Friends of Syria Press for Syrian Peace Conference

Secretary Kerry and Jordanian Foreign Minister Nasser Judeh arrive at a news conference in Amman May 22.
Secretary Kerry and Jordanian Foreign Minister Nasser Judeh arrive at a news conference in Amman May 22.

By Phillip Kurata
IIP Staff Writer
Washington,
May 22, 2013

Secretary of State John Kerry met in Amman, Jordan, with the foreign ministers of 10 countries in Europe and the Middle East to plot a common course aimed at convening an international conference in Geneva to end the war in Syria.

“All the partners come here to meet this evening with the goal of putting an end to the bloodshed that has cost tens of thousands of lives,” Kerry told reporters in Amman May 22.

Gathering with Kerry were his counterparts from Jordan, Turkey, Saudi Arabia, the United Arab Emirates, Qatar, Egypt, Bahrain, France, Germany and Italy. The 11-member group, known as the Friends of Syria, supports the Syrian opposition in its struggle to drive the Syrian regime of President Bashar al-Assad from power.

More concretely, the members of the Friends of Syria want to convene a conference in Geneva to establish a transitional government “by mutual consent with full executive authority,” Kerry said.

The secretary said the effort to convene the conference and establish a transitional government may fail, but an attempt must be made because of the horrible consequences of continued war.

“There will be more foreign fighters, there will be more extremists, there will be more danger to the volatility to the region. There may be more ethnic cleansing, more massacres. Syria may break up into different parts. Nobody will benefit from that continued struggle,” Kerry said. “The Geneva process is a better alternative than doing nothing.”

Kerry earlier visited Moscow where Russian President Vladimir Putin said his government would support a Geneva conference. Russia is an ally and supplier of weapons to the Assad regime. Kerry said that fighters from the Lebanese militia Hezbollah and Iranians also are in Syria supporting the regime.

Kerry made it clear that President Obama does not intend to put U.S. forces on the ground in Syria but will support the Syrian opposition in other ways. The Obama administration “has taken no options off the table with respect to how that support may be provided or what kind of support it may be,” he said.

Jordanian Foreign Minister Nasser Judeh said his government has been reluctant to arm the Syrian opposition forces because of fears that some of them may be extremists.

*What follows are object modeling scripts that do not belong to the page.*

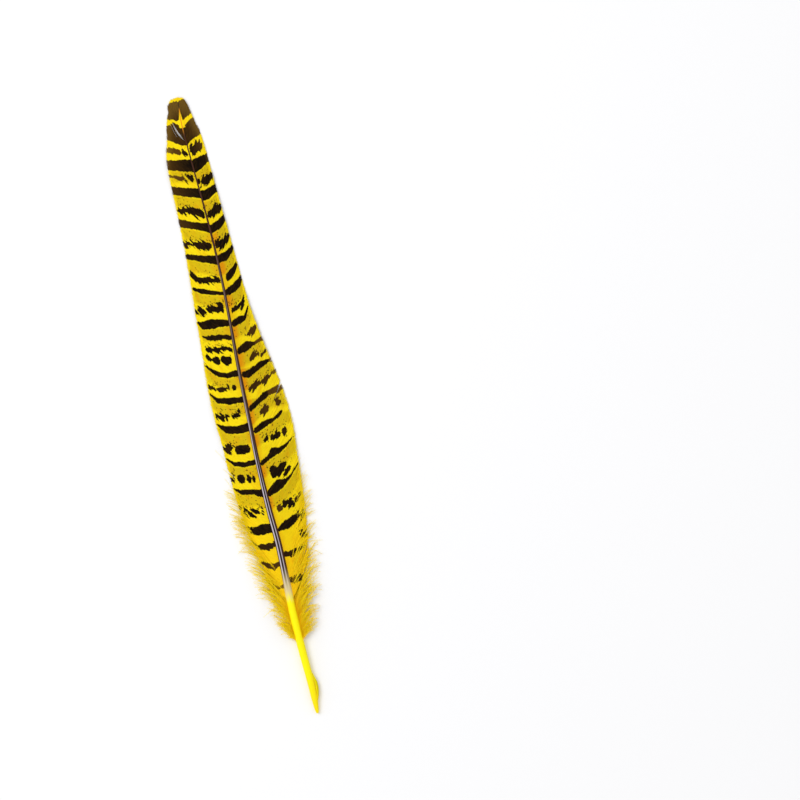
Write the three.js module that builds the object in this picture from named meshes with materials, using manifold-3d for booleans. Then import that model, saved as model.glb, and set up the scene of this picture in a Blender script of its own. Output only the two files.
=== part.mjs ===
// A pheasant tail feather lying flat with its patterned side up, in millimetres.
// The quill points to -Y, the tip to +Y, and the feather rests on the plane z = 0.
// A station is a distance along the feather, measured from the end of the quill.
import * as THREE from 'three';
import { mergeVertices } from 'three/addons/utils/BufferGeometryUtils.js';
import Module from 'manifold-3d';

const FEATHER_LENGTH = 252;
const HALF_SPAN = 18;
const VANE_THICKNESS = 0.6;

// The shaft: a bare quill that tapers into a thin rachis.
const SHAFT_END = 250;
const SHAFT_SIDES = 8;
const SHAFT_STEPS = 30;
const shaftRadius = smoothThrough([
  [0, 0.6], [5, 1.15], [12, 1.4], [28, 1.55], [38, 1.65], [48, 1.55], [60, 1.4], [75, 1.3],
  [100, 1], [130, 0.8], [160, 0.62], [190, 0.45], [220, 0.32], [250, 0.2],
]);
const shaftHeight = smoothThrough([
  [0, 1.1], [12, 1.6], [28, 1.9], [60, 2.7], [100, 3.2], [140, 3.3], [180, 2.8], [220, 1.8], [252, 0.6],
]);
const shaftBend = smoothThrough([
  [0, -0.1], [12, 0], [26, -0.5], [42, -0.8], [56, -0.45], [70, -0.3], [84, -0.9], [104, -1.1],
  [120, -0.7], [140, -0.3], [160, 0.5], [175, 1], [190, 1], [205, 0.6], [220, -0.1], [235, -0.8],
  [242, -0.95], [248, -0.5], [252, -0.4],
]);

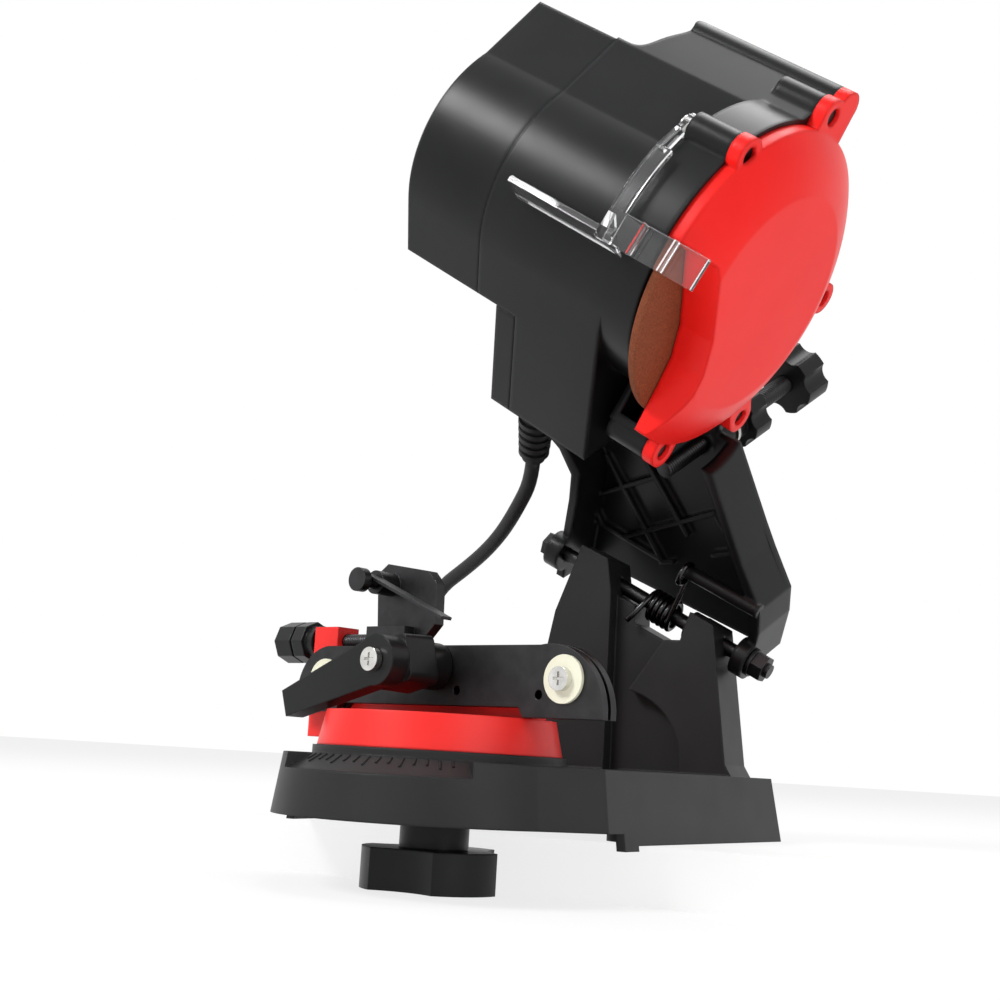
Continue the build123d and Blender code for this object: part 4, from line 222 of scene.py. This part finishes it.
BLACK = (0.004, 0.0043, 0.0046)
CHARCOAL = (0.008, 0.0084, 0.009)
MATERIALS = {
    "black_housing": moulded("black_housing", BLACK, CHARCOAL, 0.3, edge=0.0022, grain=3200, depth=0.14,
                             shine=0.22),
    "black_base": moulded("black_base", (0.011, 0.011, 0.0115), (0.019, 0.019, 0.0195), 0.44, edge=0.0012,
                          depth=0.35, shine=0.22),
    "black_knob": moulded("black_knob", BLACK, (0.01, 0.0104, 0.011), 0.34, edge=0.0009, shine=0.22),
    "red_guard": moulded("red_guard", (0.86, 0.009, 0.007), (0.92, 0.015, 0.011), 0.36, edge=0.0022,
                         depth=0.12, shine=0.2),
    "red_vise": moulded("red_vise", (0.8, 0.018, 0.015), (0.87, 0.028, 0.023), 0.38, edge=0.0009, depth=0.18,
                        shine=0.3),
    "clear_visor": clear(),
    "abrasive": abrasive(),
    "black_steel": metal("black_steel", (0.05, 0.05, 0.052), 0.4, edge=0.0004, streak_scale=1500),
    "zinc_steel": metal("zinc_steel", (0.62, 0.61, 0.58), 0.3),
    "bright_zinc": metal("bright_zinc", (0.78, 0.77, 0.74), 0.2),
    "cream_washer": moulded("cream_washer", (0.74, 0.73, 0.56), (0.82, 0.81, 0.66), 0.4, edge=0.0003),
    "spring_steel": metal("spring_steel", (0.05, 0.05, 0.052), 0.24, edge=0.0001),
    "flange_alloy": metal("flange_alloy", (0.6, 0.6, 0.61), 0.36),
    "motor_iron": metal("motor_iron", (0.32, 0.31, 0.3), 0.5),
    "copper": metal("copper", (0.78, 0.33, 0.17), 0.3),
    "carbon": moulded("carbon", (0.012, 0.012, 0.013), (0.03, 0.03, 0.032), 0.62, edge=0.0001),
    "brass_holder": metal("brass_holder", (0.72, 0.5, 0.2), 0.32),
    "white_fan": moulded("white_fan", (0.72, 0.72, 0.7), (0.8, 0.8, 0.78), 0.42),
    "red_rocker": moulded("red_rocker", (0.6, 0.012, 0.01), (0.7, 0.02, 0.016), 0.28),
    "cord_rubber": rubber("cord_rubber", (0.013, 0.013, 0.014)),
}
for part in frame["record"]["subparts"]:
    mesh = nodes[part["node"]].data
    mesh.materials.clear()
    mesh.materials.append(MATERIALS[part["material_slot"]])


# ---- mesh helpers -----------------------------------------------------------------------------
def add_piece(name, mesh, material, body=None, stands_for=(), smooth=True):
    """A new object of this mesh, with its material, on its body, in place of the nodes it stands for."""
    piece = bpy.data.objects.new(name, mesh)
    scene.collection.objects.link(piece)
    mesh.materials.append(MATERIALS[material])
    if smooth:
        for face in mesh.polygons:
            face.use_smooth = True
    if body:
        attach(piece, body)
    if stands_for:
        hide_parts(*stands_for)
    return piece


def spline_points(points, per_span=6):
    """Points of the quadratic NURBS whose control points these are."""
    curve = bpy.data.curves.new("line", "CURVE")
    curve.dimensions = "3D"
    line = curve.splines.new("NURBS")
    line.points.add(len(points) - 1)
    for slot, at in zip(line.points, points):
        slot.co = (*at, 1)
    line.order_u = 3
    line.use_endpoint_u = True
    line.resolution_u = per_span
    holder = bpy.data.objects.new("line", curve)
    scene.collection.objects.link(holder)
    bpy.context.view_layer.update()
    shown = holder.evaluated_get(bpy.context.evaluated_depsgraph_get())
    mesh = bpy.data.meshes.new_from_object(shown)
    found = [v.co.copy() for v in mesh.vertices]
    bpy.data.objects.remove(holder)
    return found


def tube_skin(name, made, rings):
    """The mesh that joins the rings of vertices to one closed tube."""
    for low, high in zip(rings, rings[1:]):
        for side in range(len(low)):
            made.faces.new((low[side - 1], low[side], high[side], high[side - 1]))
    made.faces.new(list(reversed(rings[0])))
    made.faces.new(rings[-1])
    return closed_mesh(name, made)


def closed_mesh(name, made):
    bmesh.ops.recalc_face_normals(made, faces=made.faces)
    mesh = bpy.data.meshes.new(name)
    made.to_mesh(mesh)
    made.free()
    return mesh


def tube_mesh(name, path, radius, sides=14):
    """A round tube along path, turned as little as possible from ring to ring."""
    made = bmesh.new()
    rings = []
    ahead = (path[1] - path[0]).normalized()
    across = ahead.orthogonal().normalized()
    for i, at in enumerate(path):
        ahead = (path[min(i + 1, len(path) - 1)] - path[max(i - 1, 0)]).normalized()
        across = (across - ahead * across.dot(ahead)).normalized()
        other = ahead.cross(across)
        ring = []
        for side in range(sides):
            turn = 2 * math.pi * side / sides
            spot = at + across * (radius * math.cos(turn)) + other * (radius * math.sin(turn))
            ring.append(made.verts.new(spot))
        rings.append(ring)
    return tube_skin(name, made, rings)


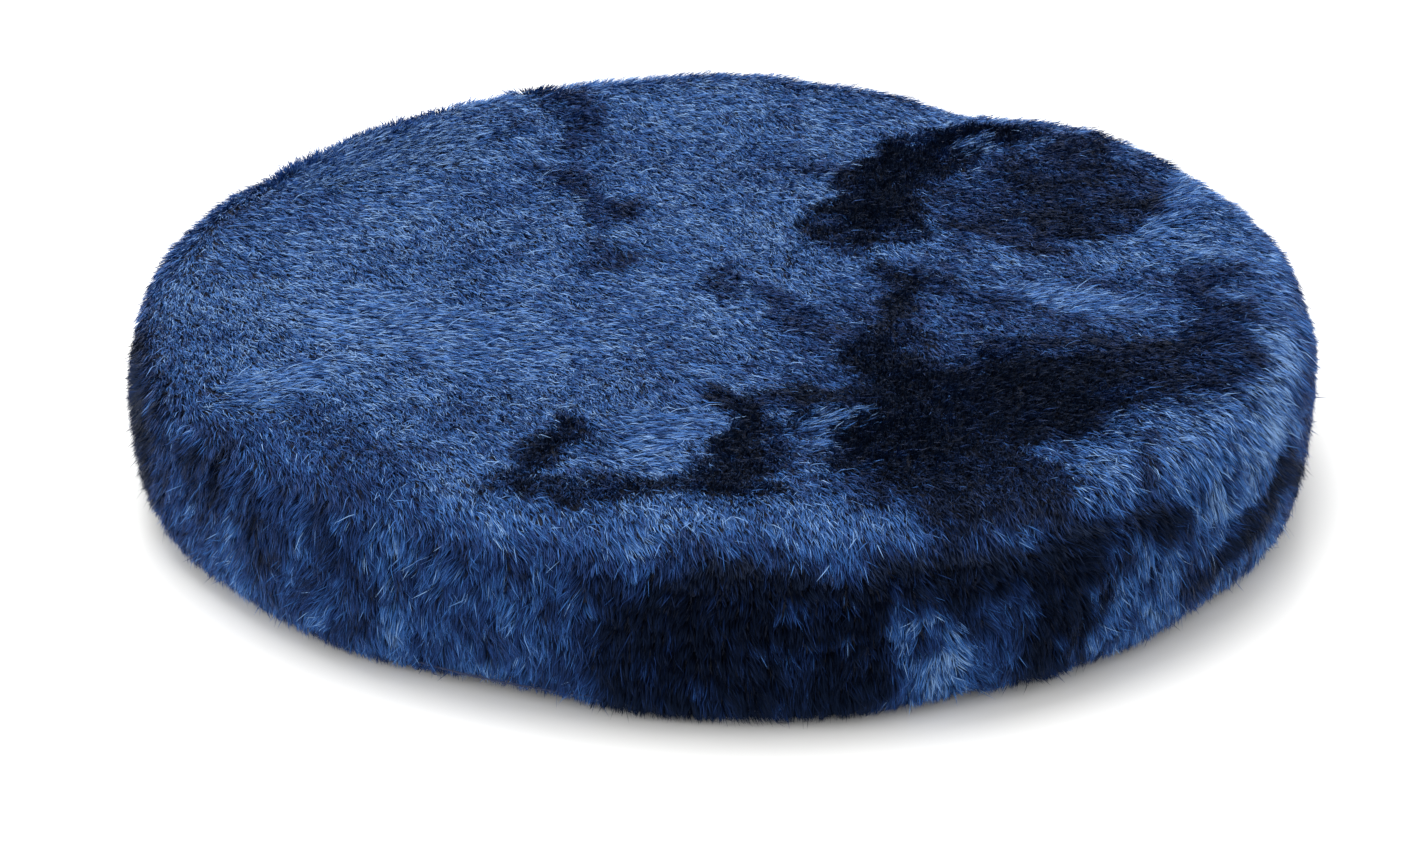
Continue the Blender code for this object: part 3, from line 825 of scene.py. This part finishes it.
# One mesh of many blades, each a four-sided stem and a three-sided tip
def bladesObject(name, points, tone):
    count = len(points)
    mesh = bpy.data.meshes.new(name)
    mesh.vertices.add(count * 5)
    mesh.vertices.foreach_set("co", points.astype(np.float32).ravel())
    corners = np.array((0, 1, 2, 3, 3, 2, 4)) + np.arange(count)[:, None] * 5
    mesh.loops.add(count * 7)
    mesh.loops.foreach_set("vertex_index", corners.astype(np.int32).ravel())
    mesh.polygons.add(count * 2)
    starts = np.array((0, 4)) + np.arange(count)[:, None] * 7
    mesh.polygons.foreach_set("loop_start", starts.astype(np.int32).ravel())
    mesh.update(calc_edges=True)
    mesh.shade_smooth()
    for attribute, values in (("tone", np.repeat(tone, 5)), ("rise", np.tile(bladeRise, count))):
        layer = mesh.attributes.new(attribute, "FLOAT", "POINT")
        layer.data.foreach_set("value", values.astype(np.float32))
    piece = bpy.data.objects.new(name, mesh)
    bpy.context.scene.collection.objects.link(piece)
    return piece


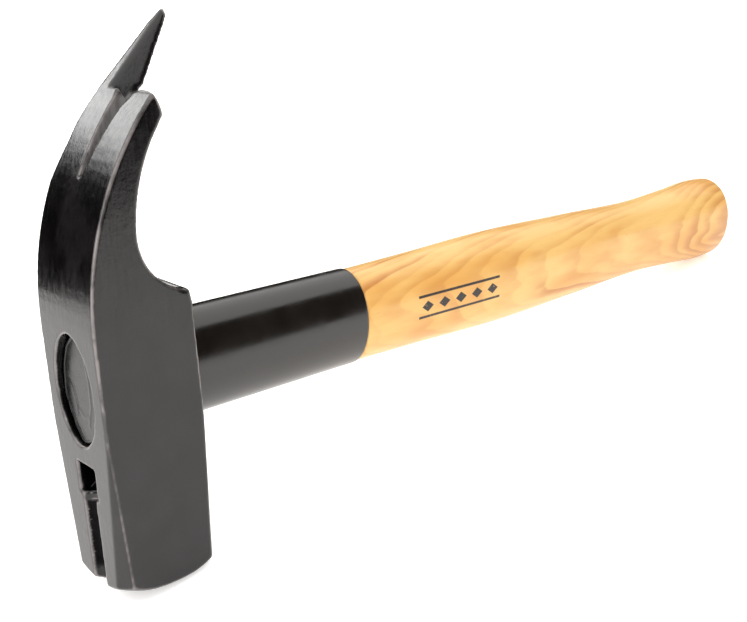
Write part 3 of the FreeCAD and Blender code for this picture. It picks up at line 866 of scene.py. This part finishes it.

“The presence of extremist organizations and non-Syrian fighters on the ground is of concern to many of us,” Judeh said. He said Jordan wants to avoid the possibilities of the war spilling into Lebanon or causing the breakup of Syria.

“We are indeed concerned of these potential dangers, and we’re certainly trying to resolve them through this diplomatic and political effort,” Judeh said.

Kerry said that if the attempt to convene a Geneva conference fails, then the Friends of Syria will continue to support the opposition in its fight for Syria’s freedom. He said with 70,000 people dead from fighting inside Syria and hundreds of thousands of Syrian refugees in neighboring countries, the humanitarian crisis is among the largest in recent memory.